• [Information supplied]

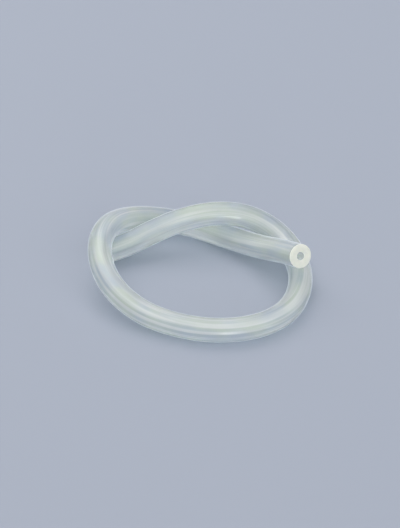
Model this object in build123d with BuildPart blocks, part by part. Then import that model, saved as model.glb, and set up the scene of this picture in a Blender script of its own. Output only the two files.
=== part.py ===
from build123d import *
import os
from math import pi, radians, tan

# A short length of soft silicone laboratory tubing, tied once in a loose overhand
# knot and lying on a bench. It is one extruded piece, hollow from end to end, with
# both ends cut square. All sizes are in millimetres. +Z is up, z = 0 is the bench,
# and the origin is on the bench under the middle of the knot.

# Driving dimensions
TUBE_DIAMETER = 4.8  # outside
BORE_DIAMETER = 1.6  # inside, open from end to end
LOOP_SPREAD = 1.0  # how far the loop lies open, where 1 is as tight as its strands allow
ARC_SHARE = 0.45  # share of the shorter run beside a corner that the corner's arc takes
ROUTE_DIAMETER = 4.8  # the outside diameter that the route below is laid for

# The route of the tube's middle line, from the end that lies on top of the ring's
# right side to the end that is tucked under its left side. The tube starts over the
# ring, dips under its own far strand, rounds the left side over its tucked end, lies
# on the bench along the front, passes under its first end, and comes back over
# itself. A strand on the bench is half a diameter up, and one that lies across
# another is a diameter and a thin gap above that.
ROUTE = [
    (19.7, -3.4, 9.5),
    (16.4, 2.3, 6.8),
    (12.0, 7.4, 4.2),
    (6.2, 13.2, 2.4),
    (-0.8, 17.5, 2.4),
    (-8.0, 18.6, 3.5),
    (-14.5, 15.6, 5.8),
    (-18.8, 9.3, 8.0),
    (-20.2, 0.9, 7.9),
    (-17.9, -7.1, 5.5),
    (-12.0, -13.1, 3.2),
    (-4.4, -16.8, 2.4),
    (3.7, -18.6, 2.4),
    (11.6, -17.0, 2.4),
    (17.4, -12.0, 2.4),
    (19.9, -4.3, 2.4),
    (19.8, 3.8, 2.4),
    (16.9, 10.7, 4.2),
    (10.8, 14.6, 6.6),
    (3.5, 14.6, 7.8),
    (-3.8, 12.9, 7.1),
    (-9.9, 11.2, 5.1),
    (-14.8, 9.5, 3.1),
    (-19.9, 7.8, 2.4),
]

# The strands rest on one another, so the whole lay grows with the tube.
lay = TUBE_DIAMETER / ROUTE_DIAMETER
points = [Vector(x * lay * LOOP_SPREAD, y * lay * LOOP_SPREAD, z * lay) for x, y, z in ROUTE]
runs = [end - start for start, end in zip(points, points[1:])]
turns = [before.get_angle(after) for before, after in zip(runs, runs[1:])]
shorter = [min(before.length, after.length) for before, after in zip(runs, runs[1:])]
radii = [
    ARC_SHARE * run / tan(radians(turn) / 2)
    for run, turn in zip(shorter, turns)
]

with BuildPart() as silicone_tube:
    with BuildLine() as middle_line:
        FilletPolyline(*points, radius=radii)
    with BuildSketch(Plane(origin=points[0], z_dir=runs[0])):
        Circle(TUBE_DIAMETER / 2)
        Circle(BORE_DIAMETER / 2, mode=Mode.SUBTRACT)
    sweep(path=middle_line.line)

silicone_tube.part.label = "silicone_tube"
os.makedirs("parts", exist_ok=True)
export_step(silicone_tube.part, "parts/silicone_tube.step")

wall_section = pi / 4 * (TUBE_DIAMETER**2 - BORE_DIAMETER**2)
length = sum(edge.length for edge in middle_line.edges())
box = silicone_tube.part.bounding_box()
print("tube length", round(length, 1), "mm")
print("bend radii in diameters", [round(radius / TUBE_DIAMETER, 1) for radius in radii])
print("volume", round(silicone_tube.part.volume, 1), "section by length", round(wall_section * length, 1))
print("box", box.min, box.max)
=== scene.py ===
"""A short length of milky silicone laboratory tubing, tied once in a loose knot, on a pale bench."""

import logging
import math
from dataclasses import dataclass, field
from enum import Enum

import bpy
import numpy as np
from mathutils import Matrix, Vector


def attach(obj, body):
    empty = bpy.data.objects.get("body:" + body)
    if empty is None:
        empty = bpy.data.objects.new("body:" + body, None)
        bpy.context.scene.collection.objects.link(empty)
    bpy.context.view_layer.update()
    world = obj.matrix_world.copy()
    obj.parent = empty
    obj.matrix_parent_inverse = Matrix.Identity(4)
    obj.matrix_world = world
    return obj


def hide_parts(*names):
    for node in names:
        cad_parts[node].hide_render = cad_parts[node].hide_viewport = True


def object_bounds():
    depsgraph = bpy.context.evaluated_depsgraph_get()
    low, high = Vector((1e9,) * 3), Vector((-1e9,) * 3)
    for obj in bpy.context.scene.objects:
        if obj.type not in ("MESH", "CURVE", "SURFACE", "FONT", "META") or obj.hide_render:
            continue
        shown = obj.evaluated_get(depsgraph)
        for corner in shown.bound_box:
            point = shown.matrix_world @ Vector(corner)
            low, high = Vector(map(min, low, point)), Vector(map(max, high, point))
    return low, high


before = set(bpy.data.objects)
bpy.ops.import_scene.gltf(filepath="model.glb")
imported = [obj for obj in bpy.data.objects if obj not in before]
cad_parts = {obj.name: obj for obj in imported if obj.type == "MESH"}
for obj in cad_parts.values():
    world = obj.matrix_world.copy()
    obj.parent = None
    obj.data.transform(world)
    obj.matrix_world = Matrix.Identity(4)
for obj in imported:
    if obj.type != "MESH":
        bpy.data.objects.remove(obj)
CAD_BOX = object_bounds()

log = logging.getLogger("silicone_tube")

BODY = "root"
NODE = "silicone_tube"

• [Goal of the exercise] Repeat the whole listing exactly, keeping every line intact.

• [Task response]
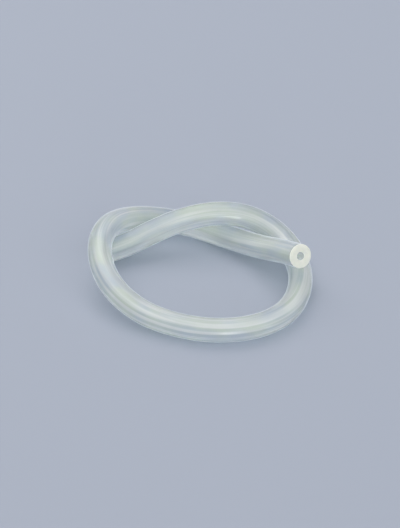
Model this object in build123d with BuildPart blocks, part by part. Then import that model, saved as model.glb, and set up the scene of this picture in a Blender script of its own. Output only the two files.
=== part.py ===
from build123d import *
import os
from math import pi, radians, tan

# A short length of soft silicone laboratory tubing, tied once in a loose overhand
# knot and lying on a bench. It is one extruded piece, hollow from end to end, with
# both ends cut square. All sizes are in millimetres. +Z is up, z = 0 is the bench,
# and the origin is on the bench under the middle of the knot.

# Driving dimensions
TUBE_DIAMETER = 4.8  # outside
BORE_DIAMETER = 1.6  # inside, open from end to end
LOOP_SPREAD = 1.0  # how far the loop lies open, where 1 is as tight as its strands allow
ARC_SHARE = 0.45  # share of the shorter run beside a corner that the corner's arc takes
ROUTE_DIAMETER = 4.8  # the outside diameter that the route below is laid for

# The route of the tube's middle line, from the end that lies on top of the ring's
# right side to the end that is tucked under its left side. The tube starts over the
# ring, dips under its own far strand, rounds the left side over its tucked end, lies
# on the bench along the front, passes under its first end, and comes back over
# itself. A strand on the bench is half a diameter up, and one that lies across
# another is a diameter and a thin gap above that.
ROUTE = [
    (19.7, -3.4, 9.5),
    (16.4, 2.3, 6.8),
    (12.0, 7.4, 4.2),
    (6.2, 13.2, 2.4),
    (-0.8, 17.5, 2.4),
    (-8.0, 18.6, 3.5),
    (-14.5, 15.6, 5.8),
    (-18.8, 9.3, 8.0),
    (-20.2, 0.9, 7.9),
    (-17.9, -7.1, 5.5),
    (-12.0, -13.1, 3.2),
    (-4.4, -16.8, 2.4),
    (3.7, -18.6, 2.4),
    (11.6, -17.0, 2.4),
    (17.4, -12.0, 2.4),
    (19.9, -4.3, 2.4),
    (19.8, 3.8, 2.4),
    (16.9, 10.7, 4.2),
    (10.8, 14.6, 6.6),
    (3.5, 14.6, 7.8),
    (-3.8, 12.9, 7.1),
    (-9.9, 11.2, 5.1),
    (-14.8, 9.5, 3.1),
    (-19.9, 7.8, 2.4),
]

# The strands rest on one another, so the whole lay grows with the tube.
lay = TUBE_DIAMETER / ROUTE_DIAMETER
points = [Vector(x * lay * LOOP_SPREAD, y * lay * LOOP_SPREAD, z * lay) for x, y, z in ROUTE]
runs = [end - start for start, end in zip(points, points[1:])]
turns = [before.get_angle(after) for before, after in zip(runs, runs[1:])]
shorter = [min(before.length, after.length) for before, after in zip(runs, runs[1:])]
radii = [
    ARC_SHARE * run / tan(radians(turn) / 2)
    for run, turn in zip(shorter, turns)
]

with BuildPart() as silicone_tube:
    with BuildLine() as middle_line:
        FilletPolyline(*points, radius=radii)
    with BuildSketch(Plane(origin=points[0], z_dir=runs[0])):
        Circle(TUBE_DIAMETER / 2)
        Circle(BORE_DIAMETER / 2, mode=Mode.SUBTRACT)
    sweep(path=middle_line.line)

silicone_tube.part.label = "silicone_tube"
os.makedirs("parts", exist_ok=True)
export_step(silicone_tube.part, "parts/silicone_tube.step")

wall_section = pi / 4 * (TUBE_DIAMETER**2 - BORE_DIAMETER**2)
length = sum(edge.length for edge in middle_line.edges())
box = silicone_tube.part.bounding_box()
print("tube length", round(length, 1), "mm")
print("bend radii in diameters", [round(radius / TUBE_DIAMETER, 1) for radius in radii])
print("volume", round(silicone_tube.part.volume, 1), "section by length", round(wall_section * length, 1))
print("box", box.min, box.max)
=== scene.py ===
"""A short length of milky silicone laboratory tubing, tied once in a loose knot, on a pale bench."""

import logging
import math
from dataclasses import dataclass, field
from enum import Enum

import bpy
import numpy as np
from mathutils import Matrix, Vector


def attach(obj, body):
    empty = bpy.data.objects.get("body:" + body)
    if empty is None:
        empty = bpy.data.objects.new("body:" + body, None)
        bpy.context.scene.collection.objects.link(empty)
    bpy.context.view_layer.update()
    world = obj.matrix_world.copy()
    obj.parent = empty
    obj.matrix_parent_inverse = Matrix.Identity(4)
    obj.matrix_world = world
    return obj


def hide_parts(*names):
    for node in names:
        cad_parts[node].hide_render = cad_parts[node].hide_viewport = True


def object_bounds():
    depsgraph = bpy.context.evaluated_depsgraph_get()
    low, high = Vector((1e9,) * 3), Vector((-1e9,) * 3)
    for obj in bpy.context.scene.objects:
        if obj.type not in ("MESH", "CURVE", "SURFACE", "FONT", "META") or obj.hide_render:
            continue
        shown = obj.evaluated_get(depsgraph)
        for corner in shown.bound_box:
            point = shown.matrix_world @ Vector(corner)
            low, high = Vector(map(min, low, point)), Vector(map(max, high, point))
    return low, high


before = set(bpy.data.objects)
bpy.ops.import_scene.gltf(filepath="model.glb")
imported = [obj for obj in bpy.data.objects if obj not in before]
cad_parts = {obj.name: obj for obj in imported if obj.type == "MESH"}
for obj in cad_parts.values():
    world = obj.matrix_world.copy()
    obj.parent = None
    obj.data.transform(world)
    obj.matrix_world = Matrix.Identity(4)
for obj in imported:
    if obj.type != "MESH":
        bpy.data.objects.remove(obj)
CAD_BOX = object_bounds()

log = logging.getLogger("silicone_tube")

BODY = "root"
NODE = "silicone_tube"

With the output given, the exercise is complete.